■ TASK TO COMPLETE:
The data below needs to be returned exactly, line for line.

--- Begin INFORMATION PROVIDED ---

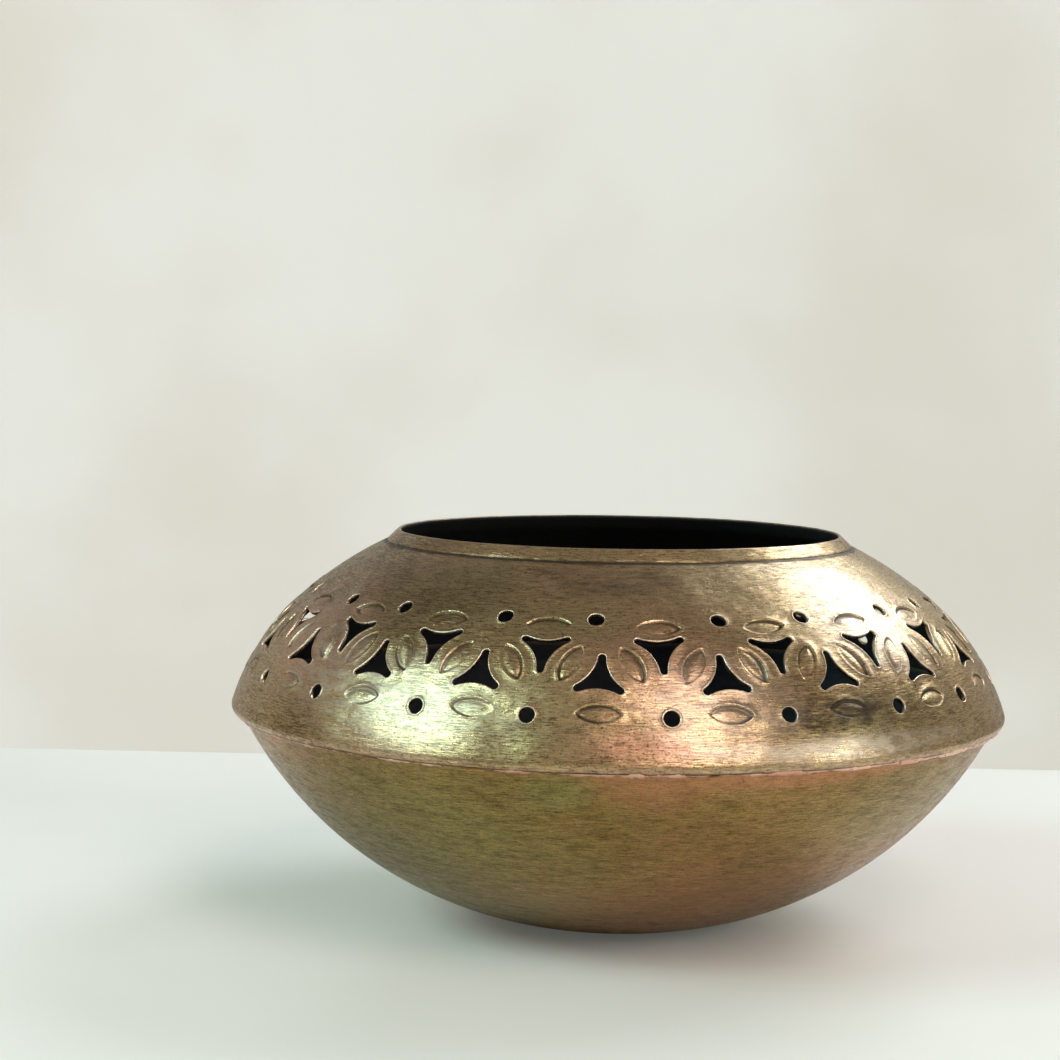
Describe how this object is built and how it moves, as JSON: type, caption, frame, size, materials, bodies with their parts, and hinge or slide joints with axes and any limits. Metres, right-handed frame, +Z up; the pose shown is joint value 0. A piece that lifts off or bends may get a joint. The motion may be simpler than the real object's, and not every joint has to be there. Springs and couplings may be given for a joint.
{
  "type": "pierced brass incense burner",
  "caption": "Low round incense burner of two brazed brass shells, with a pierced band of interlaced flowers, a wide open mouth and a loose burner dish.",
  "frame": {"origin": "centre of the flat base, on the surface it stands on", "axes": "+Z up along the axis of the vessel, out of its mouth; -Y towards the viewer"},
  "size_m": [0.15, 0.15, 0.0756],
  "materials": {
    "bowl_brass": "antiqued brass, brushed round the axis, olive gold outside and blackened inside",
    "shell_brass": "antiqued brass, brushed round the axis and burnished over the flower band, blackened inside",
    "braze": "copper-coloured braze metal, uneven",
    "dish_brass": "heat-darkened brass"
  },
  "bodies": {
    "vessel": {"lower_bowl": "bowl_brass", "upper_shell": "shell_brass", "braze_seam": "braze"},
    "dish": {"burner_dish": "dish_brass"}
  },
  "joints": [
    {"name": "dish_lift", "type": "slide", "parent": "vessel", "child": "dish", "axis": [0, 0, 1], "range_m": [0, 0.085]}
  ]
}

--- End INFORMATION PROVIDED ---

■ SOLUTION FOR THIS TASK:
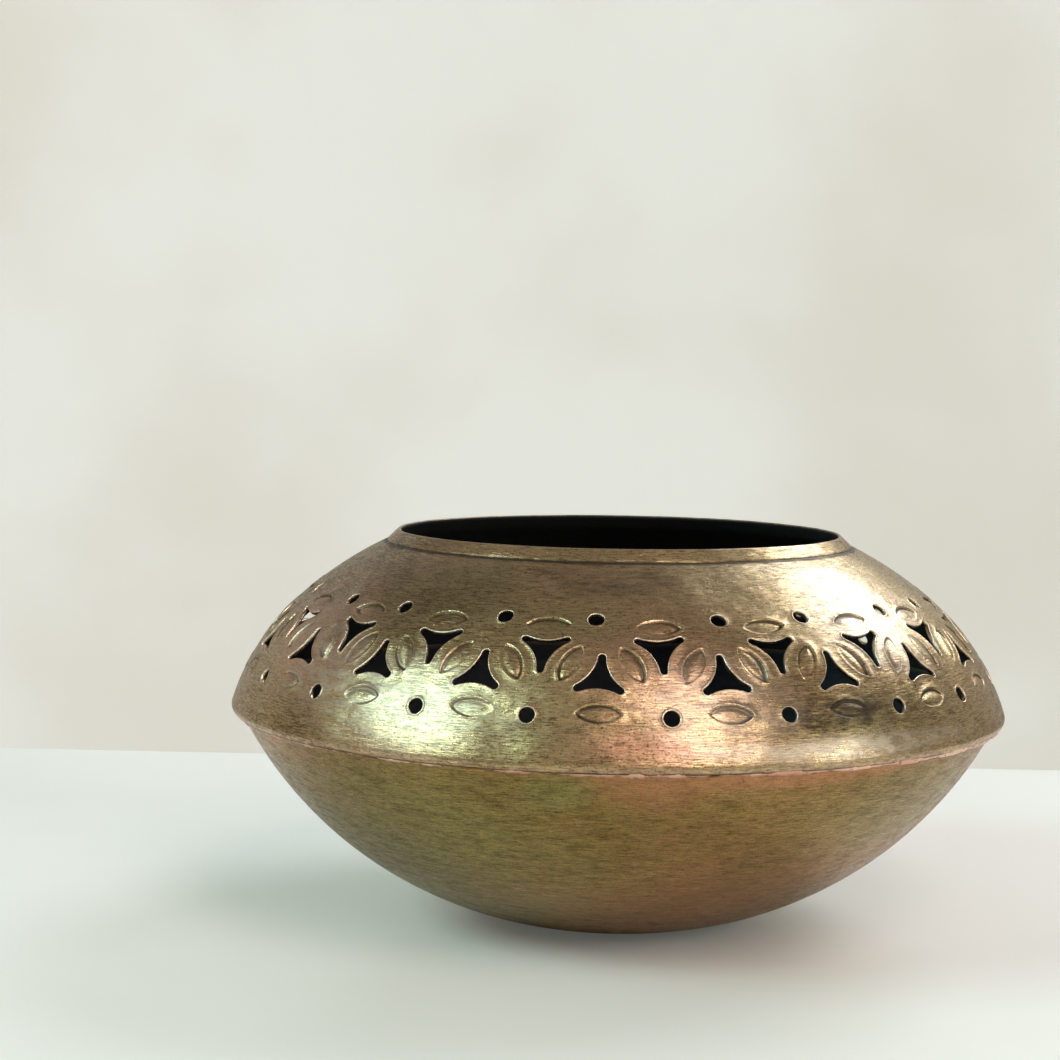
Describe how this object is built and how it moves, as JSON: type, caption, frame, size, materials, bodies with their parts, and hinge or slide joints with axes and any limits. Metres, right-handed frame, +Z up; the pose shown is joint value 0. A piece that lifts off or bends may get a joint. The motion may be simpler than the real object's, and not every joint has to be there. Springs and couplings may be given for a joint.
{
  "type": "pierced brass incense burner",
  "caption": "Low round incense burner of two brazed brass shells, with a pierced band of interlaced flowers, a wide open mouth and a loose burner dish.",
  "frame": {"origin": "centre of the flat base, on the surface it stands on", "axes": "+Z up along the axis of the vessel, out of its mouth; -Y towards the viewer"},
  "size_m": [0.15, 0.15, 0.0756],
  "materials": {
    "bowl_brass": "antiqued brass, brushed round the axis, olive gold outside and blackened inside",
    "shell_brass": "antiqued brass, brushed round the axis and burnished over the flower band, blackened inside",
    "braze": "copper-coloured braze metal, uneven",
    "dish_brass": "heat-darkened brass"
  },
  "bodies": {
    "vessel": {"lower_bowl": "bowl_brass", "upper_shell": "shell_brass", "braze_seam": "braze"},
    "dish": {"burner_dish": "dish_brass"}
  },
  "joints": [
    {"name": "dish_lift", "type": "slide", "parent": "vessel", "child": "dish", "axis": [0, 0, 1], "range_m": [0, 0.085]}
  ]
}